I agree that it would be better to have this be a named method, rather than doing sneaky modification on assingment. We should add a helpful message to the error on assignment that signposts the named function. How about replace_with?

benjeffery avatar Jun 10 '21 09:06 benjeffery

Yes, that sounds good.

jeromekelleher avatar Jun 10 '21 11:06 jeromekelleher

If we don't just get to assign with = then I'm not sure there'd be a big advantage over the current way:

old_muts = tc.mutations.copy()
tc.mutations.clear()
for mut in old_muts:
  tc.mutations.add_row( ... )

petrelharp avatar Jun 10 '21 12:06 petrelharp

No harm in having two ways of doing it, though. It would make it more natural to pass around tables on their own.

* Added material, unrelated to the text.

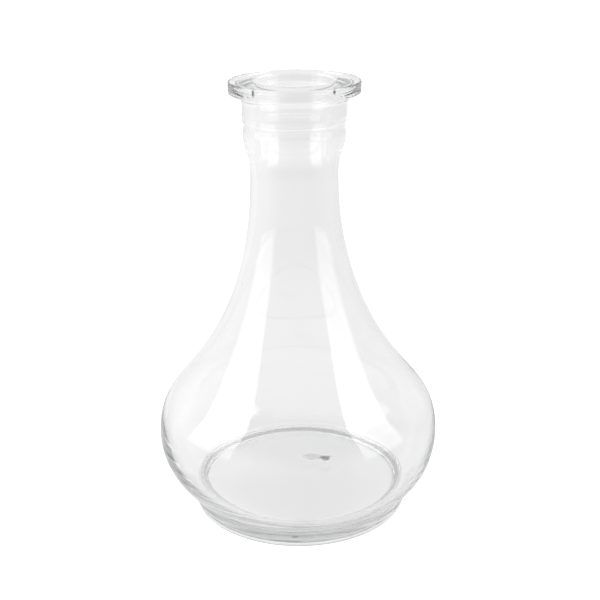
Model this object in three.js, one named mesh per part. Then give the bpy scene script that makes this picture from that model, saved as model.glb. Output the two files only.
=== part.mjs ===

jeromekelleher avatar Jun 10 '21 13:06 jeromekelleher

Presumably the more efficient way is to set the columns rather than add each row (as this doesn't check the metadata):

import msprime
ts = msprime.simulate(10)
tables = ts.dump_tables()
node_map = np.arange(ts.num_nodes)[::-1]
new_table = ts.tables.nodes[node_map]  # new table with a reversed node order
tables.nodes.set_columns(
    flags=new_table.flags,
    time=new_table.time,
    population=new_table.population,
    individual=new_table.individual,
    metadata=new_table.metadata,
    metadata_offset=new_table.metadata_offset,
)

I think this should be fairly efficient?

hyanwong avatar Jul 07 '22 13:07 hyanwong

Actually, should it be as simple as this in the BaseTable class:

    def replace_with(self, other):
        """
        Entirely replace this table with another
        """
        if type(self) != type(other):
            raise ValueError("replacement column is not of the same type")
        tables.nodes.set_columns(
            metadata_schema = repr(other.metadata_schema),  # encode the schema
            **{column: getattr(other, column) for column in self.column_names}
        )

hyanwong avatar Jul 07 '22 13:07 hyanwong

I'm reopening this as we haven't done assignment, but also haven't decided to not do it!

benjeffery avatar Jul 13 '22 11:07 benjeffery